Ce contenu contient des scènes pouvant choquer un public non averti.
Souhaitez-vous tout de même le visionner ?
Effroi
Enregistré au CND le 22 novembre 2005
« Qu’est-ce qu’être entier et l’identité est-elle une et indivisible ? », s’interroge Sylvain Prunenec. Depuis 1998, ce doute irrigue la recherche du chorégraphe. Passée au crible de l’expérimentation, la cohérence supposée du corps révèle d’insoupçonnables interstices. Le mouvement alors se délie et se décompose, ses mécanismes habituels sont déroutés. L‘unité du corps tombe en morceaux, ouvrant sur un territoire de possibilités, un monde à naître.
Au détour de cette exploration, Prunenec a trouvé des échos à ses préoccupations dans plusieurs récits mythologiques traitant du corps démembré. Mais certains épisodes du mythe d’Orphée ont éveillé en lui des résonances singulières, notamment le moment final où la tête coupée d’Orphée dérive au fil de l’eau en continuant de chanter. La voix ici revêt une importance extrême : elle est la manifestation ultime et subtile de cette continuité identitaire dont le corps disloqué ne peur plus témoigner.
Si « Effroi » teste le mouvement aux limites de l’éclatement, les différents états de la danse sont noués les uns aux autres par la voix de Prunenec, portant les poèmes de Célia Houdart, et par l’intensité de la musique électronique, jouée live par le compositeur Fred Bigot.
Jeu existentiel entre dispersion et recomposition « Effroi » pose sans cesse la question du territoire. Territoire intime du corps, exploré comme une cartographie fluctuante des chemins internes, toujours à reconfigurer. Mais aussi territoire extérieur.
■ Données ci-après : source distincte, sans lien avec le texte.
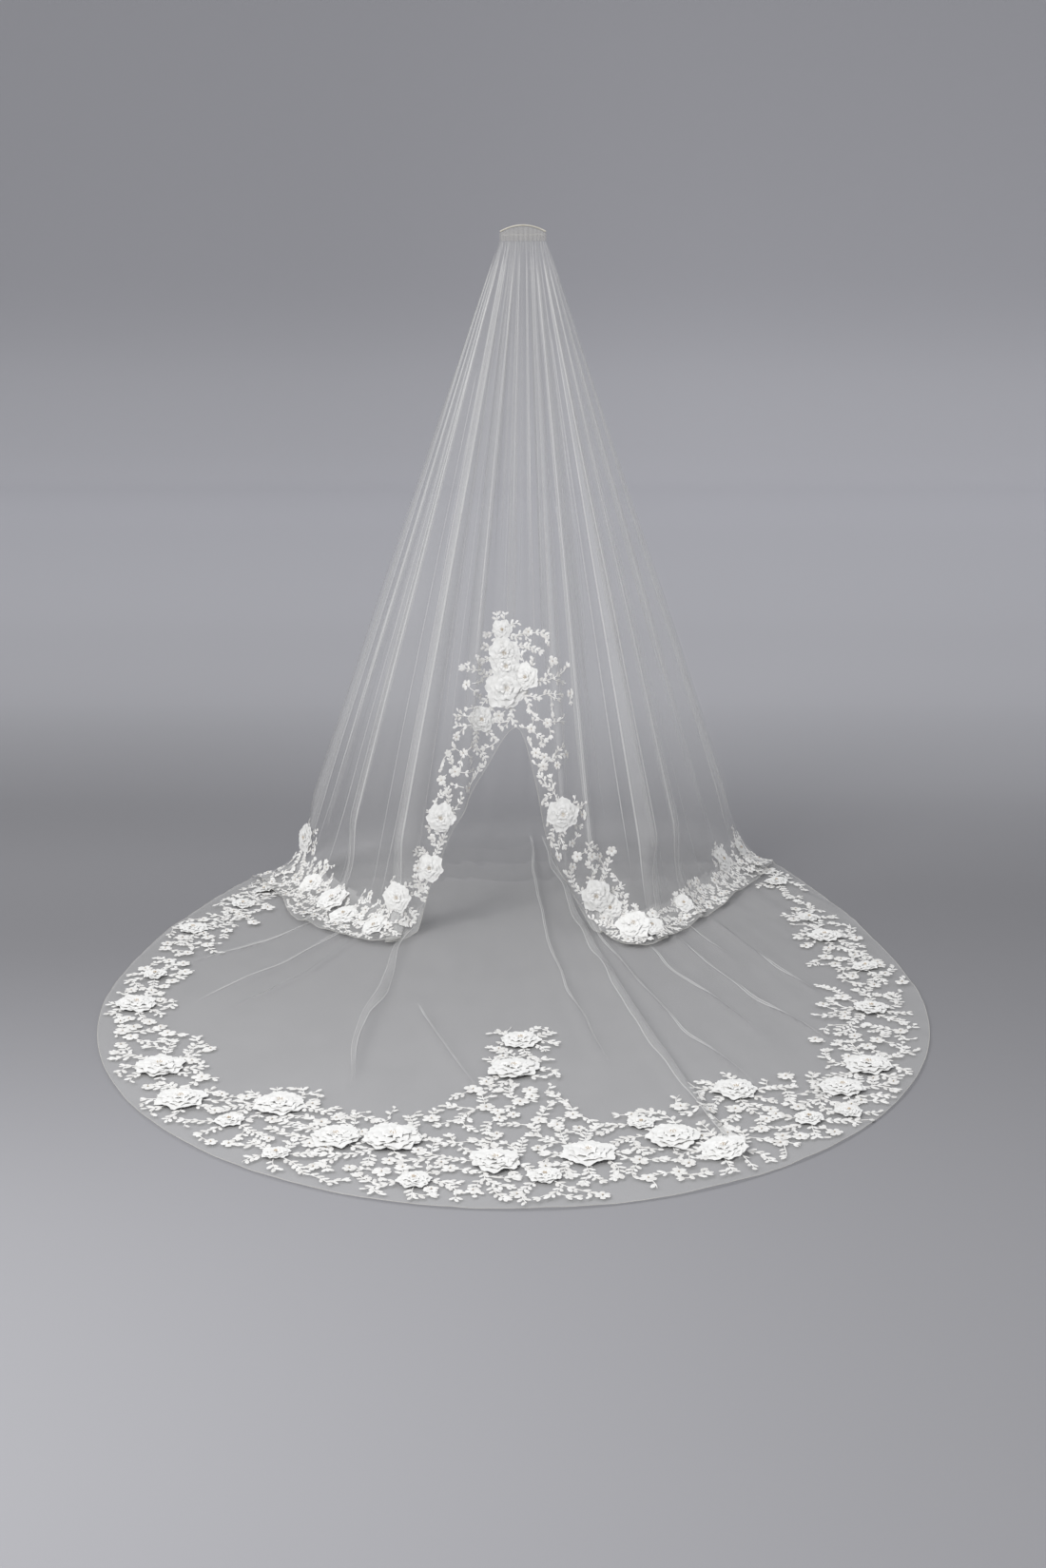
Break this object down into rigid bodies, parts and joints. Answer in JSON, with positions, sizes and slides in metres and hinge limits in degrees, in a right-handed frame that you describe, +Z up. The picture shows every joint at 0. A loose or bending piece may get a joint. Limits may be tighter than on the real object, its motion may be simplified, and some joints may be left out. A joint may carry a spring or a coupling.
{
  "type": "bridal veil",
  "caption": "Sheer floor-length bridal veil gathered on a hair comb, with a lace flower border, an arched front hem and a round train.",
  "frame": {"origin": "the comb's seat, at the middle of its spine, where the veil is pinned into the hair", "axes": "+Z up along the hanging net, the train runs out towards -Y on the side of the short front fall, X across the comb"},
  "size_m": [1.7791, 2.1604, 1.6215],
  "materials": {
    "net": "sheer off-white net",
    "lace": "matte white lace and chiffon",
    "binding": "cream ribbon",
    "comb": "smooth, pale"
  },
  "bodies": {
    "root": {"back_fall_left": "net", "back_fall_middle": "net", "back_fall_right": "net", "edge_binding": "binding", "flower_front_01": "lace", "flower_front_02": "lace", "flower_front_03": "lace", "flower_front_04": "lace", "flower_front_05": "lace", "flower_front_06": "lace", "flower_front_07": "lace", "flower_front_08": "lace", "flower_front_09": "lace", "flower_front_10": "lace", "flower_front_11": "lace", "flower_train_left_01": "lace", "flower_train_left_02": "lace", "flower_train_left_03": "lace", "flower_train_left_04": "lace", "flower_train_left_05": "lace", "flower_train_left_06": "lace", "flower_train_left_07": "lace", "flower_train_right_01": "lace", "flower_train_right_02": "lace", "flower_train_right_03": "lace", "flower_train_right_04": "lace", "flower_train_right_05": "lace", "flower_train_right_06": "lace", "flower_train_right_07": "lace", "flower_train_right_08": "lace", "flower_train_right_09": "lace", "flower_train_right_10": "lace", "flower_train_right_11": "lace", "front_fall": "net", "gathered_heading": "net", "hair_comb": "comb", "lace_front": "lace", "lace_train_left": "lace", "lace_train_right": "lace", "train": "net"}
  },
  "joints": []
}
Sylvain Prunenec a fait appel à la scénographe Élise Capdenant pour construire un espace de la mesure – ou de la démesure – du corps.
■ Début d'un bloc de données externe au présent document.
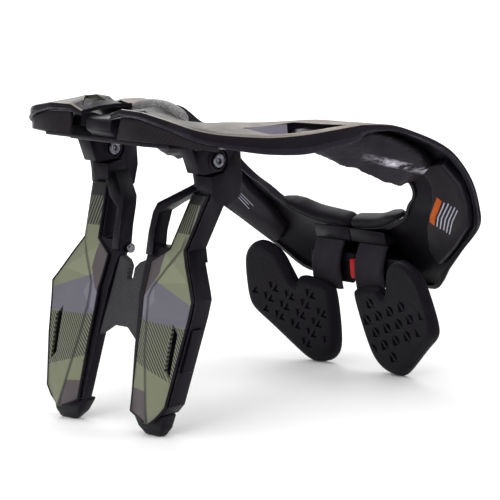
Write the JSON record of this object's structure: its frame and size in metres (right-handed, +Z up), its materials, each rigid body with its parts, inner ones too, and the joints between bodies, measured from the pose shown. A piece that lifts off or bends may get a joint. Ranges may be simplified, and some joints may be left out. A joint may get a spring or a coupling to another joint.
{
  "type": "motocross neck brace",
  "caption": "Neck brace for motocross: hinged table halves around the neck, folding back struts joined by a rubber bridge, and foam chest pads.",
  "frame": {"origin": "on the floor under the middle of the brace's box", "axes": "+X to the wearer's left, -Y to the chest, +Y to the back, +Z up"},
  "size_m": [0.2906, 0.2596, 0.2251],
  "materials": {
    "black_plastic": "satin moulded nylon",
    "grey_plastic": "satin moulded nylon",
    "camo_plastic": "satin with a printed facet pattern",
    "tan_plastic": "satin, fading to pink tan",
    "chest_foam": "moulded foam skin",
    "collar_foam": "moulded foam skin",
    "pad_fabric": "brushed loop fabric",
    "black_rubber": "fine diagonal texture",
    "steel": "socket head, bright",
    "red_plastic": "smooth"
  },
  "bodies": {
    "base": {"rear_base": "black_plastic", "rear_centre_plate": "tan_plastic", "rear_collar_pad": "pad_fabric", "left_strut_bracket": "grey_plastic", "right_strut_bracket": "grey_plastic", "left_pivot_bolt": "steel", "right_pivot_bolt": "steel"},
    "struts": {"left_strut": "black_plastic", "right_strut": "black_plastic", "left_strut_plate": "camo_plastic", "right_strut_plate": "camo_plastic", "left_strut_boot": "black_rubber", "right_strut_boot": "black_rubber", "left_strut_clip": "black_rubber", "right_strut_clip": "black_rubber", "left_bridge_screw": "steel", "right_bridge_screw": "steel", "strut_bridge": "black_rubber"},
    "left_half": {"left_table_shell": "black_plastic", "left_rear_skirt": "grey_plastic", "left_shoulder_pad": "pad_fabric", "left_side_panel": "grey_plastic", "left_collar_pad": "collar_foam", "left_arm_block": "black_plastic", "left_front_block": "black_plastic", "left_chest_arm": "grey_plastic", "left_chest_pad": "chest_foam"},
    "right_half": {"right_table_shell": "black_plastic", "right_rear_skirt": "grey_plastic", "right_shoulder_pad": "pad_fabric", "right_side_panel": "grey_plastic", "right_collar_pad": "collar_foam", "right_arm_block": "black_plastic", "right_front_block": "black_plastic", "right_chest_arm": "grey_plastic", "right_chest_pad": "chest_foam", "release_cheek": "black_plastic"},
    "lever": {"release_lever": "red_plastic"}
  },
  "joints": [
    {"name": "strut_fold", "type": "hinge", "parent": "base", "child": "struts", "pos_m": [0, 0.06579, 0.1824], "axis": [-1, 0, 0], "range_deg": [0, 45]},
    {"name": "left_half_swing", "type": "hinge", "parent": "base", "child": "left_half", "pos_m": [0.026, 0.07919, 0.2035], "axis": [0, 0, 1], "range_deg": [0, 18]},
    {"name": "right_half_swing", "type": "hinge", "parent": "base", "child": "right_half", "pos_m": [-0.026, 0.07919, 0.2035], "axis": [0, 0, -1], "range_deg": [0, 18]},
    {"name": "lever_swing", "type": "hinge", "parent": "right_half", "child": "lever", "pos_m": [-0.0035, -0.10438, 0.07903], "axis": [1, 0, 0], "range_deg": [0, 40]}
  ]
}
Sorte de carte inscrite au sol, le décor imaginé par Capdenant revêt mille connotations. Baigné dans les lumières de Gilles Gentner, le danseur y apparaît minuscule, accroché sur les courbes de niveaux d’une carte immensément agrandie. Mais n’est-ce pas plutôt un cerveau vu en coupe qui accueille les évolutions d’un Prunenec atomisé ? À moins que sa danse ne s’enroule et ne se déroule autour d’une forme sans âge – coquille, fossile ou matrice ? Un dialogue se tisse entre territoires externe et interne, chacun mesurant et modulant la perception de l’autre, en une réinvention continuelle.